━━ Collected data
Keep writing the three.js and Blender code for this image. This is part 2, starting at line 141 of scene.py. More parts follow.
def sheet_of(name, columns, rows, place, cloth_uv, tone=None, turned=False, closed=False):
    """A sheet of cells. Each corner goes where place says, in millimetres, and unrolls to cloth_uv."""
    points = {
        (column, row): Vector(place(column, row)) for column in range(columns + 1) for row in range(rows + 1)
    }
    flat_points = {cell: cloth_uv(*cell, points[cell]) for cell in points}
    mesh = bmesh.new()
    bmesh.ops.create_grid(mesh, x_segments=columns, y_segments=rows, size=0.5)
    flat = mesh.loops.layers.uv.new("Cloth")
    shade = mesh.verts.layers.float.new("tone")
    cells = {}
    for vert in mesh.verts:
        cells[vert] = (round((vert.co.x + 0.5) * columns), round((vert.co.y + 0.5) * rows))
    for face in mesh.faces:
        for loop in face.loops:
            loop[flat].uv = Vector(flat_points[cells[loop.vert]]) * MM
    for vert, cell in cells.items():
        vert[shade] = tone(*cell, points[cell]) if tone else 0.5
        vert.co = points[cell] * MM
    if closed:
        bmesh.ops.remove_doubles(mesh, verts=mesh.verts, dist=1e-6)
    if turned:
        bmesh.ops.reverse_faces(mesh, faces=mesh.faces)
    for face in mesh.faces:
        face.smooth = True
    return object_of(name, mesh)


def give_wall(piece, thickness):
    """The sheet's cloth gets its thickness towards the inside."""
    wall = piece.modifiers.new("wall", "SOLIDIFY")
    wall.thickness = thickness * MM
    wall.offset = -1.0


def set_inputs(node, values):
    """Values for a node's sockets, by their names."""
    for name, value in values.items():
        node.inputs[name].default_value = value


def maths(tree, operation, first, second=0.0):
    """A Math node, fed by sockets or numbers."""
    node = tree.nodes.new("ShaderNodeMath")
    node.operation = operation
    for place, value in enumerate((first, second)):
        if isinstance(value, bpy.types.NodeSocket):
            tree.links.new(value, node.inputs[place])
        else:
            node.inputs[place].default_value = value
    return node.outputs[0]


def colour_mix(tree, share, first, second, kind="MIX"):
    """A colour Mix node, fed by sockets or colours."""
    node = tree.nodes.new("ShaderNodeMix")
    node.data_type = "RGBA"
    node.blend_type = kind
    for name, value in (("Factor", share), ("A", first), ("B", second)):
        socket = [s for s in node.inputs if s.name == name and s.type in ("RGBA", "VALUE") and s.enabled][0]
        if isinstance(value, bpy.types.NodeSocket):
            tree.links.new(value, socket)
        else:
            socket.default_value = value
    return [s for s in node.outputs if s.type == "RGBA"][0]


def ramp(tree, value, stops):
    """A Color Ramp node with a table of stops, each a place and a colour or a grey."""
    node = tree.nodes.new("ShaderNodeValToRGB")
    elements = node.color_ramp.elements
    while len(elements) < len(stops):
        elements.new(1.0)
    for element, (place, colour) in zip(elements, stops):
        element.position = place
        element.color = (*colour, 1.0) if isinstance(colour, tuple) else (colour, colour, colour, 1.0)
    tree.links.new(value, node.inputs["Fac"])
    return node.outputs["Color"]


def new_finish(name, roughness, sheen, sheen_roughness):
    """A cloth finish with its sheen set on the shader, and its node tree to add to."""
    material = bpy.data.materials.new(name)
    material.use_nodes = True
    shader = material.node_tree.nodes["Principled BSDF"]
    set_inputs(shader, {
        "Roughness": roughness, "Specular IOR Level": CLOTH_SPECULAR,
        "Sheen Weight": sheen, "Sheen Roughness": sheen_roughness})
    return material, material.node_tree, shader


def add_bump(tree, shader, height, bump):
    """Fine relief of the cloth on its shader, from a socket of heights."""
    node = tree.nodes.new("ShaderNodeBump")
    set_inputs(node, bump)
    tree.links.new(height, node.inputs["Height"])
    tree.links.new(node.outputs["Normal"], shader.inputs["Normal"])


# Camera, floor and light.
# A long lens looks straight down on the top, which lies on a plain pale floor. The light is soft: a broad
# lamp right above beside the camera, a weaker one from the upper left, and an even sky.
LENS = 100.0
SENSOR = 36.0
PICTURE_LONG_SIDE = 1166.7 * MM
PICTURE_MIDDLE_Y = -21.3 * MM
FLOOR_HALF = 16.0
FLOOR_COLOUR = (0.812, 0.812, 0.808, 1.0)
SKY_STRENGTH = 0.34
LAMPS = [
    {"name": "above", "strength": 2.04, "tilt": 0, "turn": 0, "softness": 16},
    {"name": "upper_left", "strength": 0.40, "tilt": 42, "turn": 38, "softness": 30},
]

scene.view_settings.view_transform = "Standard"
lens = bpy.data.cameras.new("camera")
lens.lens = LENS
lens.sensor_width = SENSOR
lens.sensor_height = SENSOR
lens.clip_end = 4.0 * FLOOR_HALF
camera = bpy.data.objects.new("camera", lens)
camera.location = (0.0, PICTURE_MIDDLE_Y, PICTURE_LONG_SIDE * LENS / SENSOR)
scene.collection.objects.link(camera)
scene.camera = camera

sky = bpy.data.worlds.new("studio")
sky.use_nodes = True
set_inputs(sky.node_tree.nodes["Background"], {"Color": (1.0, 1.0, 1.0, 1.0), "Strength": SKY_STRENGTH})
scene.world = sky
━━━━
> **Stated problem**: Restate the whole listing exactly.

> **Solution**:
Keep writing the three.js and Blender code for this image. This is part 2, starting at line 141 of scene.py. More parts follow.
def sheet_of(name, columns, rows, place, cloth_uv, tone=None, turned=False, closed=False):
    """A sheet of cells. Each corner goes where place says, in millimetres, and unrolls to cloth_uv."""
    points = {
        (column, row): Vector(place(column, row)) for column in range(columns + 1) for row in range(rows + 1)
    }
    flat_points = {cell: cloth_uv(*cell, points[cell]) for cell in points}
    mesh = bmesh.new()
    bmesh.ops.create_grid(mesh, x_segments=columns, y_segments=rows, size=0.5)
    flat = mesh.loops.layers.uv.new("Cloth")
    shade = mesh.verts.layers.float.new("tone")
    cells = {}
    for vert in mesh.verts:
        cells[vert] = (round((vert.co.x + 0.5) * columns), round((vert.co.y + 0.5) * rows))
    for face in mesh.faces:
        for loop in face.loops:
            loop[flat].uv = Vector(flat_points[cells[loop.vert]]) * MM
    for vert, cell in cells.items():
        vert[shade] = tone(*cell, points[cell]) if tone else 0.5
        vert.co = points[cell] * MM
    if closed:
        bmesh.ops.remove_doubles(mesh, verts=mesh.verts, dist=1e-6)
    if turned:
        bmesh.ops.reverse_faces(mesh, faces=mesh.faces)
    for face in mesh.faces:
        face.smooth = True
    return object_of(name, mesh)


def give_wall(piece, thickness):
    """The sheet's cloth gets its thickness towards the inside."""
    wall = piece.modifiers.new("wall", "SOLIDIFY")
    wall.thickness = thickness * MM
    wall.offset = -1.0


def set_inputs(node, values):
    """Values for a node's sockets, by their names."""
    for name, value in values.items():
        node.inputs[name].default_value = value


def maths(tree, operation, first, second=0.0):
    """A Math node, fed by sockets or numbers."""
    node = tree.nodes.new("ShaderNodeMath")
    node.operation = operation
    for place, value in enumerate((first, second)):
        if isinstance(value, bpy.types.NodeSocket):
            tree.links.new(value, node.inputs[place])
        else:
            node.inputs[place].default_value = value
    return node.outputs[0]


def colour_mix(tree, share, first, second, kind="MIX"):
    """A colour Mix node, fed by sockets or colours."""
    node = tree.nodes.new("ShaderNodeMix")
    node.data_type = "RGBA"
    node.blend_type = kind
    for name, value in (("Factor", share), ("A", first), ("B", second)):
        socket = [s for s in node.inputs if s.name == name and s.type in ("RGBA", "VALUE") and s.enabled][0]
        if isinstance(value, bpy.types.NodeSocket):
            tree.links.new(value, socket)
        else:
            socket.default_value = value
    return [s for s in node.outputs if s.type == "RGBA"][0]


def ramp(tree, value, stops):
    """A Color Ramp node with a table of stops, each a place and a colour or a grey."""
    node = tree.nodes.new("ShaderNodeValToRGB")
    elements = node.color_ramp.elements
    while len(elements) < len(stops):
        elements.new(1.0)
    for element, (place, colour) in zip(elements, stops):
        element.position = place
        element.color = (*colour, 1.0) if isinstance(colour, tuple) else (colour, colour, colour, 1.0)
    tree.links.new(value, node.inputs["Fac"])
    return node.outputs["Color"]


def new_finish(name, roughness, sheen, sheen_roughness):
    """A cloth finish with its sheen set on the shader, and its node tree to add to."""
    material = bpy.data.materials.new(name)
    material.use_nodes = True
    shader = material.node_tree.nodes["Principled BSDF"]
    set_inputs(shader, {
        "Roughness": roughness, "Specular IOR Level": CLOTH_SPECULAR,
        "Sheen Weight": sheen, "Sheen Roughness": sheen_roughness})
    return material, material.node_tree, shader


def add_bump(tree, shader, height, bump):
    """Fine relief of the cloth on its shader, from a socket of heights."""
    node = tree.nodes.new("ShaderNodeBump")
    set_inputs(node, bump)
    tree.links.new(height, node.inputs["Height"])
    tree.links.new(node.outputs["Normal"], shader.inputs["Normal"])


# Camera, floor and light.
# A long lens looks straight down on the top, which lies on a plain pale floor. The light is soft: a broad
# lamp right above beside the camera, a weaker one from the upper left, and an even sky.
LENS = 100.0
SENSOR = 36.0
PICTURE_LONG_SIDE = 1166.7 * MM
PICTURE_MIDDLE_Y = -21.3 * MM
FLOOR_HALF = 16.0
FLOOR_COLOUR = (0.812, 0.812, 0.808, 1.0)
SKY_STRENGTH = 0.34
LAMPS = [
    {"name": "above", "strength": 2.04, "tilt": 0, "turn": 0, "softness": 16},
    {"name": "upper_left", "strength": 0.40, "tilt": 42, "turn": 38, "softness": 30},
]

scene.view_settings.view_transform = "Standard"
lens = bpy.data.cameras.new("camera")
lens.lens = LENS
lens.sensor_width = SENSOR
lens.sensor_height = SENSOR
lens.clip_end = 4.0 * FLOOR_HALF
camera = bpy.data.objects.new("camera", lens)
camera.location = (0.0, PICTURE_MIDDLE_Y, PICTURE_LONG_SIDE * LENS / SENSOR)
scene.collection.objects.link(camera)
scene.camera = camera

sky = bpy.data.worlds.new("studio")
sky.use_nodes = True
set_inputs(sky.node_tree.nodes["Background"], {"Color": (1.0, 1.0, 1.0, 1.0), "Strength": SKY_STRENGTH})
scene.world = sky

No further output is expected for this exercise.